First the science. Climate alarmists advocating Kyoto have long built their case on the claim that recently observed warming is historically unusual, and is therefore likely to be caused by human action. But since nobody was taking the Earth’s temperature a thousand years ago, the claim that humans are changing the climate rests on a relatively simplistic theory about how the climate works, and on comparisons of recent temperatures with those derived from “proxy” indicators of past temperature, such as tree rings, and coral shell characteristics. The most alarmist “reconstruction” of past temperatures was developed by a researcher named Michael Mann, and his 1998 temperature reconstruction (shaped something like a hockey stick laying flat with its blade in the air), which led the United Nations Climate Panel to claim “that the 1990s has been the warmest decade, and 1998 the warmest year of the millennium” for the Northern Hemisphere.

But skeptical scientists have doubted this representation of past climate for decades. Many scientists studying ancient climates found evidence that past ages had climate shifts to temperatures considerably warmer than today, shifts that happened more quickly than recently observed climate change. The most recent warm period scientists have identified is the Medieval Warm Period, which happened about 1000 years ago. The most recent cold snap scientists have identified is called the Little Ice Age, which happened from about 1300 to 1900 AD. To support the hockey stick against challengers, alarmists have worked hard to classify both the Medieval Warm Period and the Little Ice Age as “local phenomena,” and thus, not meaningful indicators of global climate.

But two recent studies have badly damaged the hockey stick. The first study, by Harvard Astrophysicist Sallie Baliunas, and her colleague Willie Soon, reviewed more than 200 climate studies, and confirms the that both the Medieval Warm Period and the Little Ice Age were global, not regional, phenomena. As Baliunas explains, “For a long time, researchers have possessed anecdotal evidence supporting the existence of these climate extremes. For example, the Vikings established colonies in Greenland at the beginning of the second millennium that died out several hundred years later when the climate turned colder. And in England, vineyards had flourished during the medieval warmth. Now, we have an accumulation of objective data to back up these cultural indicators.”

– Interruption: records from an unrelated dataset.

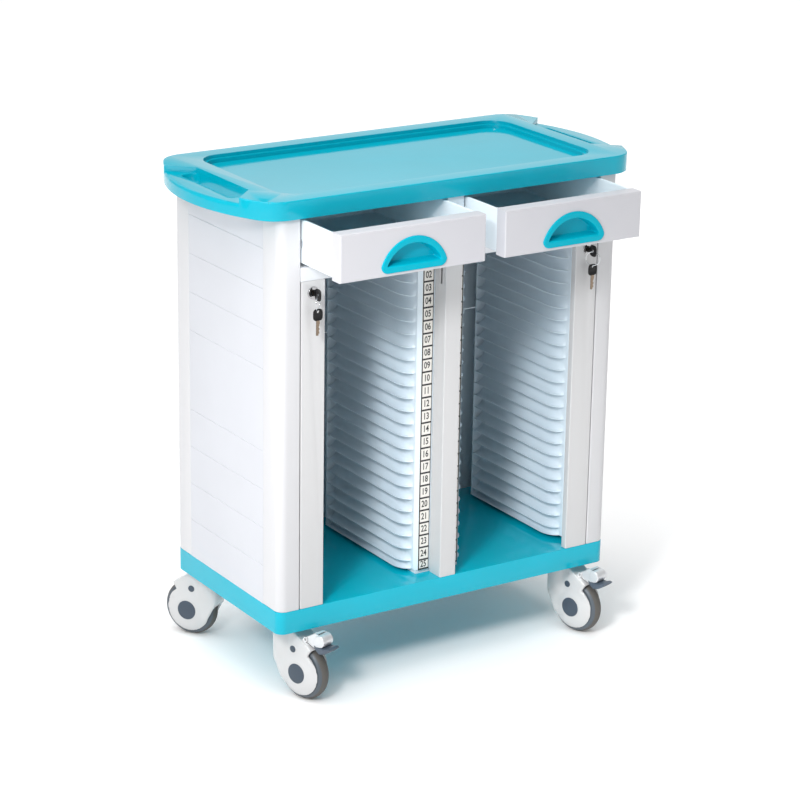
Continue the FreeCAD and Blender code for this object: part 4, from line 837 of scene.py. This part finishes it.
def keys(name, side):
    """The key in the lock, edge on to the front, and its spare on a ring through its eye."""
    x = side * LOCK_SIDE
    edge_on = [[0, 1, 0], [1, 0, 0], [0, 0, 1]]
    head = moved(bow(0.0), edge_on, (x, BOW_MIDDLE_Y, LOCK_UP))
    shank = boxes([x - SHANK_HALF_THICK, x + SHANK_HALF_THICK, SHANK_FRONT, SHANK_BACK,
                   LOCK_UP - SHANK_HALF_WIDE, LOCK_UP + SHANK_HALF_WIDE])
    made(f"{name}_key_bow", [head, shank], "black_key", f"{name}_lock", (f"{name}_key",))
    blade = boxes([x - BLADE_HALF_THICK, x + BLADE_HALF_THICK, BLADE_FRONT, BLADE_BACK,
                   LOCK_UP - BLADE_HALF_WIDE, LOCK_UP + BLADE_HALF_WIDE])
    made(f"{name}_key_blade", [blade], "key_metal", f"{name}_lock")
    made(f"{name}_key_ring", [key_ring(side)], "chrome", f"{name}_keyring", (f"{name}_spare_key",))
    hung = moved(bow(SPARE_EYE_OFFSET), None, (x, BOW_MIDDLE_Y, SPARE_BOW_UP))
    made(f"{name}_spare_bow", [hung], "black_key", f"{name}_keyring")
    made(f"{name}_spare_blade", [spare_blade(x)], "key_metal", f"{name}_keyring")


def locks():
    """Both locks with their keys."""
    for name, side in SIDES.items():
        lock(name, side)
        dress(f"{name}_lock_plug", "black_key")
        keys(name, side)


# Casters

# Each caster: where its swivel is, to the right of and behind the cabinet's middle, and its heading.
CASTERS = {
    "front_left": (-285.0, -124.5, 18.0),
    "front_right": (285.0, -124.5, 16.0),
    "rear_left": (-285.0, 149.0, 213.0),
    "rear_right": (285.0, 149.0, 205.0),
}
AXLE_AHEAD = 37.0
AXLE_UP = 50.0
NEAR_AXIS = 0.01


def at_caster(part, place):
    """From a caster's own frame, ahead, across and up, to the cabinet's."""
    x, y, heading = CASTERS[place]
    h = math.radians(heading)
    matrix = [[math.sin(h), math.cos(h), 0], [-math.cos(h), math.sin(h), 0], [0, 0, 1]]
    return moved(part, matrix, (x, y, 0))


def on_axle(profile, place, steps, ahead=AXLE_AHEAD, up=AXLE_UP):
    """A profile of radius and place across, turned about a line across the caster."""
    lying = [[1, 0, 0], [0, 0, 1], [0, -1, 0]]
    return at_caster(moved(turned(profile, steps), lying, (ahead, 0, up)), place)


def disc(radius, low, high, rounding, steps):
    """The half section of a disc from one face to the other, with rounded rims."""
    profile = [(NEAR_AXIS, low), (radius, low), (radius, high), (NEAR_AXIS, high)]
    return rounded_steps(profile, rounding, steps)


# Caster housings

HOUSING_VOXEL = 1.0
HOUSING_HALF = 20.0
HOUSING_TOP = 127.5
CHEEK_RADIUS = 41.0
CHEEK_OVERRUN = 0.5
CHEEK_SUNK = 0.6
CHEEK_RISE = (15.0, 45.0)
CHEEK_FALL = (190.0, 230.0)
DOME_HALF = 22.0
DOME_SAG = 7.9
WELL_SKIN = 14.0
WELL_SKIN_THICK = 0.4
NECK_RADIUS = 26.0
NECK_LENGTH = 34.0
NECK_FADE = 34.0
NECK_LAP = 1.0
NECK_SUNK = 0.2
NECK_DEPTH = 4.0
EVEN_SHARE = 0.5
EVEN_PASSES = 6
SIDE_SKIN = 12.4
SIDE_PASSES = 40


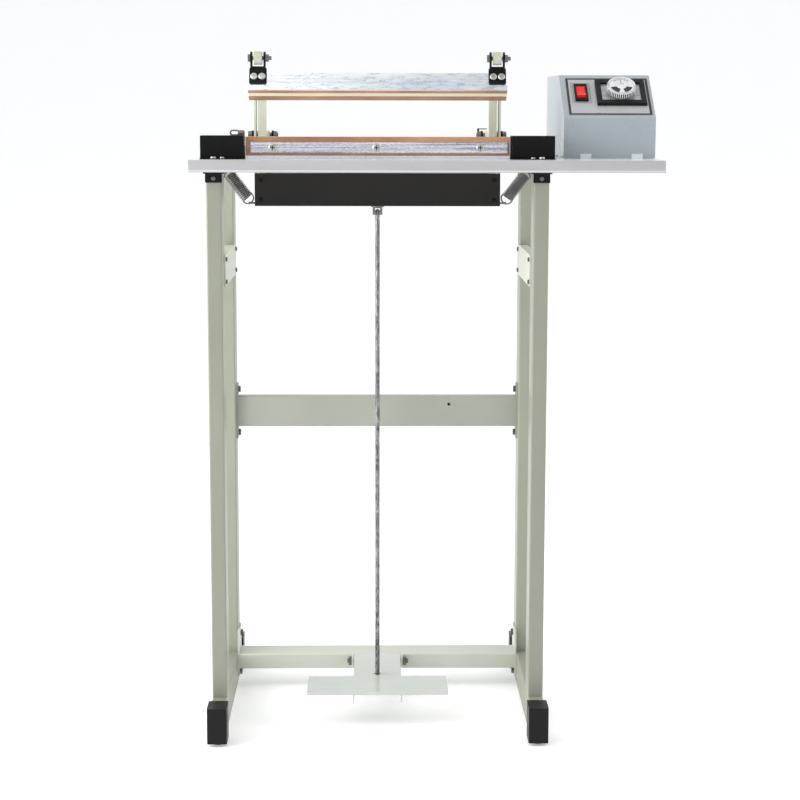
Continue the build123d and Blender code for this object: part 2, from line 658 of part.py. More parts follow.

The most recent study to crack the hockey stick was, appropriately enough, by Canadian researchers Ross McKitrick and Steve McIntyre. The two Canadians obtained the very same data sets and methods ostensibly used by Mann in constructing the hockey stick, and ran an audit on the data and calculations. Their findings were shocking. The Mann dataset, they found, contained numerous errors in data handling. Critical data sets were truncated or extrapolated unreasonably; some of the data was obsolete, there were errors where temperature records were erroneously linked to the wrong geographical location, and there were errors in various calculation methods.

McKitrick and McIntyre fixed the errors, re-ran the calculations using Mann’s own methods, and lo and behold, no more hockey stick. Instead, the repaired climate reconstruction looks a bit more like the side view of a pie plate, with high global temperatures seen around 1000 years ago, a dip into a cold spell till around 1900, and a return to warmer temperatures over the last 100 years.

Now to the politics. For the Kyoto Protocol to actually come into force as a binding international treaty, it has to be signed by 55 countries accounting for at least 55 percent of global emissions in 1990. Canada’s ratification of the Kyoto Protocol brought treaty supporters close enough to the target that only one more country was needed: Russia. But the great bear is focused on putting its economic house in order, and furthermore, has scientists who are far more skeptical about climate change than their colleagues in the West. So when Russian President Vladimir Putin, backed by prestigious scientists from the Russian Academy of Sciences, came out against the treaty at the recent World Climate Change Conference in Moscow, there was a collective groan of anguish among climate alarmists, who are now desperate to get the treaty into effect before still other studies in the wings continue to rip the underpinnings out of their alarmist scenarios.